Personality Disorder

By Jeffrey M. Anderson

The Swedish filmmakers Bjorn Stein and Mans Marlind, who made the interesting Storm in their home country, came to Hollywood to make 6 Souls (originally called Shelter). The confusing, lackluster result languished so long on the shelf that their next movie, the equally lackluster Underworld: Awakening opened in theaters first. 6 Souls is a perfect example of too little, too late, and if not for the presence of the extraordinary Julianne Moore, it wouldn't be worthy of any attention at all.

Forensic psychiatrist Cara Harding (Moore) gets a call from her psychiatrist father (Jeffrey DeMunn), asking her to take a look at one of his patients, a man with a multiple personality disorder (Jonathan Rhys Meyers). After spending some time with him, she begins to realize that some of his personalities are murder victims, and that the man knows a little too much about them.
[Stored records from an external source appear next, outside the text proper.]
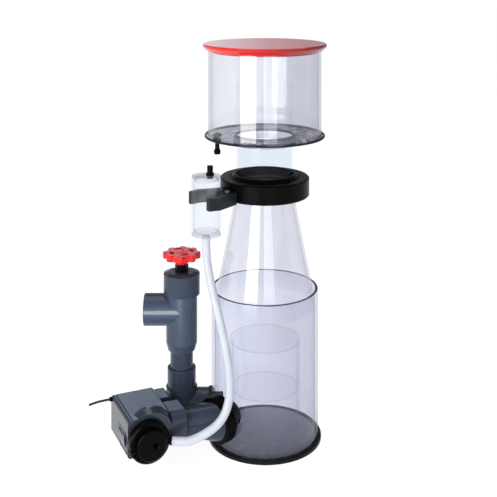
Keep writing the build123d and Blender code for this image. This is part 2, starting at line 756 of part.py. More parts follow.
bush_rear = Plane(origin=at(PUMP, 0, 0, MOTOR_BACK + 2 + GAP), x_dir=ACROSS, z_dir=AHEAD)
bush_front = Plane(origin=at(PUMP, 0, 0, VOLUTE_FRONT - 3), x_dir=ACROSS, z_dir=AHEAD)
with BuildPart() as shaft_bushes:
    with BuildSketch(bush_rear):
        Circle(WELL_R - GAP)
        Circle(SHAFT_R + GAP, mode=Mode.SUBTRACT)
    extrude(amount=4)
    with BuildSketch(bush_front):
        Circle(4.5)
        Circle(SHAFT_R + GAP, mode=Mode.SUBTRACT)
    extrude(amount=3)

rotor_magnet = tube(PUMP, MOTOR_BACK + 7, VOLUTE_BACK - 2, 12, SHAFT_R)
rotor_shaft = tube(PUMP, MOTOR_BACK + 2.2, VOLUTE_FRONT - 0.2, SHAFT_R, 0)

with BuildPart() as needle_impeller:
    with BuildSketch(PUMP.offset(VOLUTE_BACK + 5)):
        Circle(22.5)
        Circle(SHAFT_R, mode=Mode.SUBTRACT)
    extrude(amount=2.5)
    with BuildSketch(PUMP.offset(VOLUTE_BACK + 5)):
        Circle(6)
        Circle(SHAFT_R, mode=Mode.SUBTRACT)
    extrude(amount=17)
    with BuildSketch(PUMP.offset(VOLUTE_BACK + 7.5)):
        for pin_ring in range(3):
            with PolarLocations(11.5 + pin_ring * 4.6, 10 + pin_ring * 5):
                Circle(1.0)
    extrude(amount=12)

BARB_YAW = -8.0
BARB_AIM = (cos(radians(BARB_YAW)), sin(radians(BARB_YAW)), 0)
BARB = Plane(origin=(-126.1, -104.7, 46), x_dir=(-BARB_AIM[1], BARB_AIM[0], 0), z_dir=BARB_AIM)

with BuildPart() as venturi_intake:
    with BuildSketch(PUMP.offset(VOLUTE_FRONT + GAP)):
        Circle(INTAKE_R)
    extrude(amount=22)
    chamfer(venturi_intake.faces().sort_by(Axis(PUMP.origin, PUMP.z_dir))[-1].edges(), 2.0)
    with BuildSketch(PUMP.offset(VOLUTE_FRONT + GAP + 22)):
        Circle(20)
    extrude(amount=8)
    chamfer(venturi_intake.faces().sort_by(Axis(PUMP.origin, PUMP.z_dir))[-1].edges(), 1.2)
    with BuildSketch(PUMP.offset(VOLUTE_FRONT)):
        Circle(13)
    extrude(amount=28, mode=Mode.SUBTRACT)
    with BuildSketch(PUMP.offset(-6)):
        with PolarLocations(23.2, 9, start_angle=192, angular_range=156):
            SlotOverall(5.4, 2.4)
    extrude(amount=16, mode=Mode.SUBTRACT)
    with BuildSketch(PUMP.offset(-13)):
        Circle(25)
    extrude(amount=9, mode=Mode.SUBTRACT)
    with BuildSketch(PUMP.offset(VOLUTE_FRONT + GAP + 30)):
        with Locations((5, -1)):
            Circle(4.4)
    extrude(amount=-1.6, taper=45, mode=Mode.SUBTRACT)
    with BuildSketch(PUMP):
        with Locations((5, -1)):
            Circle(3)
    extrude(amount=30, mode=Mode.SUBTRACT)
    with BuildSketch(BARB.offset(-15)):
        Circle(3.9 + GAP)
    extrude(amount=30, mode=Mode.SUBTRACT)

with BuildPart() as air_barb:
    with BuildSketch(BARB.offset(-9)):
        Circle(3.9)
        Circle(2.2, mode=Mode.SUBTRACT)
    extrude(amount=26)
    with BuildSketch(BARB.offset(1.6)):
        Circle(5.5)
        Circle(2.2, mode=Mode.SUBTRACT)
    extrude(amount=2.6)

FOOT_TOP = PUMP_Z + HOUSING_Y - HOUSING_H / 2 - GAP
with BuildPart() as pump_feet:
    for foot_x in (10, 28):
        for foot_back in (57, 76):
            with BuildSketch(FEET):
                with Locations((foot_x, foot_back)):
                    Circle(6.5)
            extrude(amount=3)
            with BuildSketch(FEET.offset(3)):
                with Locations((foot_x, foot_back)):
                    Circle(4.5)
            extrude(amount=FOOT_TOP - 3)

GLAND = Plane(
    origin=at(PUMP, SIDE_FACE - GAP, 25.5, MOTOR_BACK + 6),
    x_dir=AHEAD,
    z_dir=(-ACROSS[0], -ACROSS[1], 0),
)
CABLE_R = 1.5
cable_gland = tube(GLAND, 0, 3.0, 3.0, CABLE_R + GAP)
with BuildPart() as power_cable:
    with BuildLine() as cable_run:
        FilletPolyline(
            at(GLAND, 0, 0, 0.1),
            at(GLAND, 0, 0, 9),
            at(GLAND, -2, -1.2, 19),
            at(GLAND, -6, -5, 30),
            radius=14,
        )
    with BuildSketch(Plane(origin=at(GLAND, 0, 0, 0.1), z_dir=GLAND.z_dir)):
        Circle(CABLE_R)
    sweep(path=cable_run.wires()[0])

# ---------------------------------------------------------------- silencer and air hose
silencer_tube = tube(SILENCER, SILENCER_Z0 + 2, SILENCER_Z1 - 2, SILENCER_R, SILENCER_R - 2.5)

with BuildPart() as silencer_top:
    with BuildSketch(SILENCER.offset(SILENCER_Z1 - 2)):
        Circle(SILENCER_R)
    extrude(amount=2)
    with BuildSketch(SILENCER.offset(SILENCER_Z1 - 6)):
        Circle(SILENCER_R - 2.5 - GAP)
        Circle(SILENCER_R - 5, mode=Mode.SUBTRACT)
    extrude(amount=4)
    with BuildSketch(SILENCER.offset(SILENCER_Z1 - 6)):
        with Locations((5, 1)):
            Circle(4 + GAP)
    extrude(amount=6, mode=Mode.SUBTRACT)

with BuildPart() as silencer_nipple:
    with BuildSketch(SILENCER.offset(SILENCER_Z1 - 4)):
        with Locations((5, 1)):
            Circle(4)
    extrude(amount=17)
    with BuildSketch(SILENCER.offset(SILENCER_Z1 + GAP)):
        with Locations((5, 1)):
            Circle(5.6)
    extrude(amount=3)
    with BuildSketch(SILENCER.offset(SILENCER_Z1 - 5)):
        with Locations((5, 1)):
            Circle(2.4)
    extrude(amount=20, mode=Mode.SUBTRACT)

with BuildPart() as silencer_bottom:
    with BuildSketch(SILENCER.offset(SILENCER_Z0)):
        Circle(SILENCER_R)
    extrude(amount=2)
    with BuildSketch(SILENCER.offset(SILENCER_Z0 + 2)):
        Circle(SILENCER_R - 2.5 - GAP)
        Circle(SILENCER_R - 5, mode=Mode.SUBTRACT)
    extrude(amount=4)
    with BuildSketch(SILENCER.offset(SILENCER_Z0 - 14)):
        Circle(3.9)
    extrude(amount=15)
    with BuildSketch(SILENCER.offset(SILENCER_Z0 - 15)):
        Circle(2.2)
    extrude(amount=20, mode=Mode.SUBTRACT)

HOSE_START = Plane(origin=at(BARB, 0, 0, 4.4), z_dir=BARB.z_dir)
with BuildPart() as air_hose:
    with BuildLine() as hose_run:
        FilletPolyline(
            at(BARB, 0, 0, 4.4),
            at(BARB, 0, 0, 32),
            (-52, -99, 76),
            (-45, -90, 112),
            (-61, -75, 190),
            (SILENCER_X, SILENCER_Y, 258),
            (SILENCER_X, SILENCER_Y, SILENCER_Z0 - 1),
            radius=28,
        )
    with BuildSketch(HOSE_START):
        Circle(HOSE_R)
    sweep(path=hose_run.wires()[0])
    with BuildSketch(HOSE_START):
        Circle(HOSE_BORE)
    sweep(path=hose_run.wires()[0], mode=Mode.SUBTRACT)

# ---------------------------------------------------------------- export
pieces = dict(
    base_plate=base_plate,
    body_tube=body_tube,
    reaction_cone=reaction_cone,
    diffuser_drum=diffuser_drum,
    lower_bubble_plate=lower_bubble_plate,
    upper_bubble_plate=upper_bubble_plate,
    drum_legs=drum_legs,
    neck_collar=neck_collar,
    silencer_bracket=silencer_bracket,
    bracket_screws=bracket_screws,
    lock_ring=lock_ring,
    neck_oring=neck_oring,
    cup_neck=cup_neck,
    neck_flange=neck_flange,
    cup_floor=cup_floor,
    cup_wall=cup_wall,
    drain_barb=drain_barb,
    drain_nut=drain_nut,
    lid=lid,
    outlet_spigot=outlet_spigot,
    outlet_gasket=outlet_gasket,
    bulkhead_back_nuts=bulkhead_back_nuts,
    outlet_elbow=outlet_elbow,
    riser_pipe=riser_pipe,
    swivel_oring=swivel_oring,
    valve_tee=valve_tee,
    valve_bonnet=valve_bonnet,
    valve_gland=valve_gland,
    valve_stem=valve_stem,
    stem_oring=stem_oring,
    valve_gate=valve_gate,
    handwheel=handwheel,
    wheel_screw=wheel_screw,
    inlet_gasket=inlet_gasket,
    inlet_bulkhead=inlet_bulkhead,
    union_nut=union_nut,
    union_oring=union_oring,
    discharge_adapter=discharge_adapter,
    pump_volute=pump_volute,
    motor_block=motor_block,
    shaft_bushes=shaft_bushes,
    rotor_magnet=rotor_magnet,
    rotor_shaft=rotor_shaft,
    needle_impeller=needle_impeller,
    venturi_intake=venturi_intake,
    air_barb=air_barb,
    pump_feet=pump_feet,
    cable_gland=cable_gland,
    power_cable=power_cable,
    silencer_tube=silencer_tube,
    silencer_top=silencer_top,
    silencer_nipple=silencer_nipple,
    silencer_bottom=silencer_bottom,
    air_hose=air_hose,
)
for name, piece in pieces.items():
    piece.part.label = name
    export_step(piece.part, f"parts/{name}.step")
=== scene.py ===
"""Looks for the protein skimmer: materials, a smooth air hose, a pale studio and the camera."""

import json
import math

import bpy
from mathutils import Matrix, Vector


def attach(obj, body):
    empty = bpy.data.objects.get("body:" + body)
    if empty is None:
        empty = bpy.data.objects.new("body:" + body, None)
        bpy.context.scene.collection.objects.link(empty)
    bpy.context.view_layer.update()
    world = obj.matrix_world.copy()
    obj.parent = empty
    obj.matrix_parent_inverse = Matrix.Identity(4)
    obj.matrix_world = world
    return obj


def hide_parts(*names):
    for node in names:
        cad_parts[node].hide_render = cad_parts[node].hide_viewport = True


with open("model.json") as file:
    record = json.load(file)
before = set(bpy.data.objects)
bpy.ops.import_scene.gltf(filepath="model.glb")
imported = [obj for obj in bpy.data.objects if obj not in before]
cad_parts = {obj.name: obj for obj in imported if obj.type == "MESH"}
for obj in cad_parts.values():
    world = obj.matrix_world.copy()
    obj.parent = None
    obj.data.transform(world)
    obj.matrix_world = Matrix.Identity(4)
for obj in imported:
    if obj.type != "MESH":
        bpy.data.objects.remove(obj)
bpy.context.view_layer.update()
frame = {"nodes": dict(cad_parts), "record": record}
nodes = frame["nodes"]

# Lengths are in metres.
LID_EDGE = 0.085  # how wide, to the left of the axis, the change in the painted light on upward faces reaches
HOSE_R = 0.0056
HOSE_BORE = 0.004
FLOOR_REACH = 12
FLOOR_GLOW = 1.12
FLOOR_GLOW_SEEN = 1.22
FLOOR_GLOW_SHARE = 0.74
SKY_SEEN = 1.05


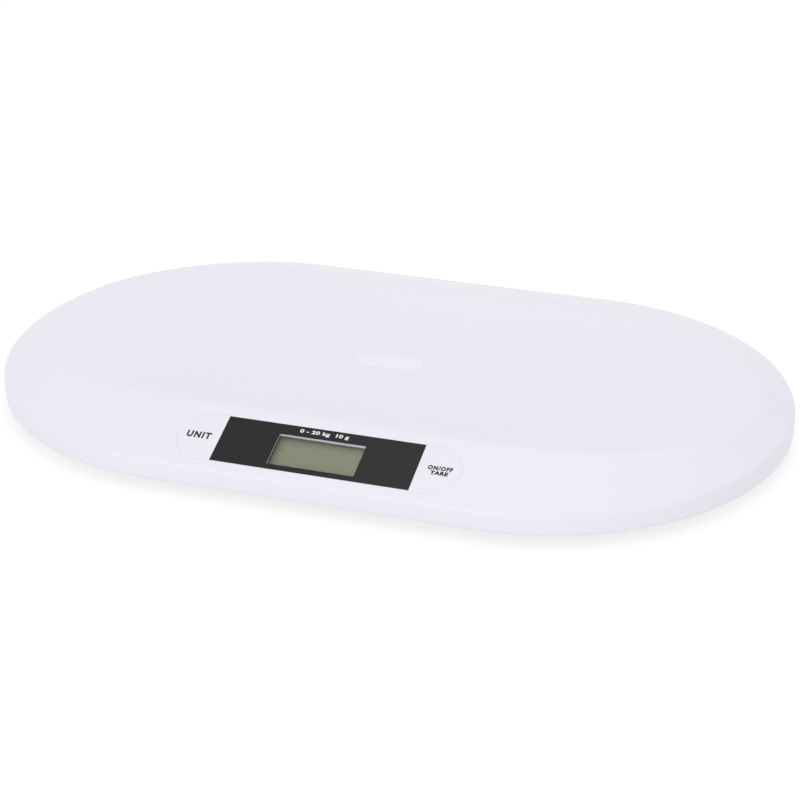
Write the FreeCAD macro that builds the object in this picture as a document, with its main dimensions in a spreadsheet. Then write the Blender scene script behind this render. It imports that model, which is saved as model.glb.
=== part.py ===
"""Digital baby weighing scale, millimetres, +Z up, front towards -Y, standing on Z = 0.

A stadium-shaped tray: an upright skirt, a shelf that rises from the skirt to a ridge, and a shallow bowl
inside the ridge. The ridge is level along the two long sides and dips at the two ends. The front of the
shelf holds a display window between two keys. Inside are the display, the main board, the switches and the
batteries; the scale stands on four feet, each on a load cell.
"""
import FreeCAD, Part
import math
import os
import re

import Sketcher
from FreeCAD import Placement, Rotation, Vector

SIZES = {
    # tray: outline, heights and walls
    "tray_length": 550.0,
    "tray_width": 330.0,
    "skirt_bottom": 8.0,
    "shelf_start": 22.0,
    "shelf_tilt": 20.0,
    "ridge_height": 41.0,
    "flank_inset": 30.0,
    "rear_shelf": 54.5,
    "ridge_land": 1.5,
    "bowl_overrun": 58.0,
    "bowl_depth": 10.5,
    "bowl_flat": 0.3,
    "shell_wall": 2.5,
    "shoulder_radius": 4.0,
    "skirt_edge_radius": 1.2,
    "badge_length": 47.0,
    "badge_width": 20.0,
    "badge_thickness": 0.4,
    # keypad on the front shelf
    "keypad_rise": 27.2,
    "keypad_length": 192.0,
    "keypad_width": 40.0,
    "keypad_backing": 4.0,
    "keypad_backing_margin": 3.0,
    "window_length": 134.6,
    "window_thickness": 1.0,
    "window_gap": 0.15,
    "key_gap": 0.3,
    "key_thickness": 1.2,
    "key_travel": 0.5,
    "key_floor_gap": 0.3,
    "key_stem_x": 80.0,
    "key_stem_size": 6.0,
    "key_hook_reach": 1.0,
    "key_hook_height": 1.1,
    "key_hook_gap": 0.1,
    # display, board and switches, stacked under the shelf
    "view_length": 58.5,
    "view_width": 25.5,
    "view_drop": 2.1,
    "display_depth": 3.2,
    "display_length": 66.0,
    "display_width": 33.0,
    "display_glass": 1.3,
    "display_ledge": 3.5,
    "display_gap": 0.3,
    "frame_length": 72.0,
    "frame_width": 39.0,
    "strip_length": 60.0,
    "strip_thickness": 2.4,
    "board_depth": 9.0,
    "board_length": 176.0,
    "board_width": 40.0,
    "board_thickness": 1.6,
    "board_screw_x": 58.0,
    "board_screw_u": 13.0,
    "board_boss_radius": 3.0,
    "board_screw_radius": 1.0,
    "board_screw_length": 6.5,
    "switch_size": 6.0,
    "switch_height": 3.0,
    "plunger_radius": 1.7,
    "plunger_gap": 0.3,
    "plunger_depth": 1.5,
    "chip_size": 10.0,
    "chip_height": 1.5,
    "chip_x": 20.0,
    "socket_length": 10.0,
    "socket_width": 6.0,
    "socket_height": 5.0,
    "socket_u": 8.0,
    "cell_socket_x": 40.0,
    "power_socket_x": 13.0,
    # bottom cover and what joins it to the tray
    "cover_recess": 0.5,
    "cover_thickness": 2.5,
    "cover_gap": 0.4,
    "rim_inset": 3.0,
    "rim_thickness": 1.6,
    "rim_height": 2.5,
    "rib_thickness": 1.8,
    "rib_height": 3.0,
    "rib_field_length": 200.0,
    "rib_field_front": 25.0,
    "rib_rear_inset": 35.0,
    "rib_pitch": 40.0,
    "tower_radius": 4.0,
    "side_tower_inset": 30.0,
    "side_tower_from_end": 140.0,
    "end_tower_inset": 39.0,
    "front_tower_inset": 60.0,
    "rear_tower_inset": 25.0,
    "cover_screw_radius": 1.4,
    "cover_screw_length": 12.0,
    "cover_screw_head_radius": 2.8,
    "cover_screw_head_height": 1.4,
    "screw_gap": 0.1,
    "head_gap": 0.4,
    # feet and load cells
    "foot_from_end": 100.0,
    "foot_from_side": 67.0,
    "foot_travel": 0.4,
    "pad_radius": 13.0,
    "pad_thickness": 3.3,
    "pad_seat": 0.8,
    "pad_gap": 0.3,
    "cup_radius": 15.0,
    "cup_thickness": 4.0,
    "cup_neck_radius": 6.0,
    "spigot_radius": 1.9,
    "spigot_head_radius": 3.2,
    "spigot_head_height": 0.8,
    "cell_size": 34.0,
    "cell_thickness": 2.0,
    "cell_bottom": 11.5,
    "cell_hole_radius": 2.2,
    "cell_border": 4.0,
    "cell_slot": 2.0,
    "tongue_width": 14.0,
    "well_length": 46.0,
    "well_width": 38.0,
    "well_wall": 2.0,
    "well_clearance": 0.3,
    "clamp_gap": 0.3,
    "clamp_thickness": 2.5,
    "clamp_hole_radius": 10.0,
    "clamp_screw_x": 20.0,
    "clamp_boss_radius": 2.5,
    "clamp_screw_radius": 1.0,
    "clamp_screw_length": 5.2,
    "small_head_radius": 2.2,
    "small_head_height": 1.4,
    "drive_slot_width": 0.6,
    "drive_slot_depth": 0.7,
    # battery bay and door
    "bay_y": -40.0,
    "battery_radius": 5.25,
    "battery_length": 44.5,
    "battery_pitch": 11.0,
    "battery_gap": 0.3,
    "nub_radius": 1.9,
    "nub_length": 0.8,
    "bay_length": 51.0,
    "bay_width": 34.0,
    "bay_wall": 2.0,
    "flange_height": 4.0,
    "flange_wall": 2.0,
    "contact_size": 8.0,
    "contact_thickness": 0.5,
    "spring_radius": 3.0,
    "spring_wire_radius": 0.35,
    "spring_turns": 4.0,
    "door_length": 55.4,
    "door_width": 43.4,
    "door_thickness": 2.0,
    "door_gap": 0.3,
    "hinge_radius": 1.3,
    "hinge_pin_radius": 0.8,
    "hinge_pin_length": 1.5,
    "latch_length": 12.0,
    "latch_thickness": 1.2,
    "latch_height": 3.4,
    "latch_hook": 0.6,
    "latch_room": 2.0,
    "grip_depth": 0.6,
    "grip_width": 1.2,
    "grip_pitch": 3.0,
    # internal leads
    "lead_radius": 1.0,
    "lead_height": 1.6,
    "lead_hole_gap": 0.4,
    "lead_side": 2.2,
    "lead_entry": 10.0,
    "lead_straight": 30.0,
    "bend_share": 0.45,
}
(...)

Could he have witnessed a murder as a child, or is something far more sinister going on? Worse, several people in Cara's life, including her daughter (Brooklynn Proulx), seem to have developed terrible coughs and strange sores on their backs. Can she solve the mystery before it's too late?

It does start out with a fine idea: the man with a multiple personality disorder consisting of murder victims. But the payoff for this is so muddled and sluggish that it just lands with an uninspiring thud. The filmmakers can't seem to figure out how and when to dole out information to keep the mystery afloat, and even the characters get lost in the indecision. It's a rare flop for Ms. Moore; hopefully she will come back from it soon.

I received an Anchor Bay Blu-ray for this movie, which contains no extras. Audio/visual quality is very good, though, if anyone is actually interested in seeing it.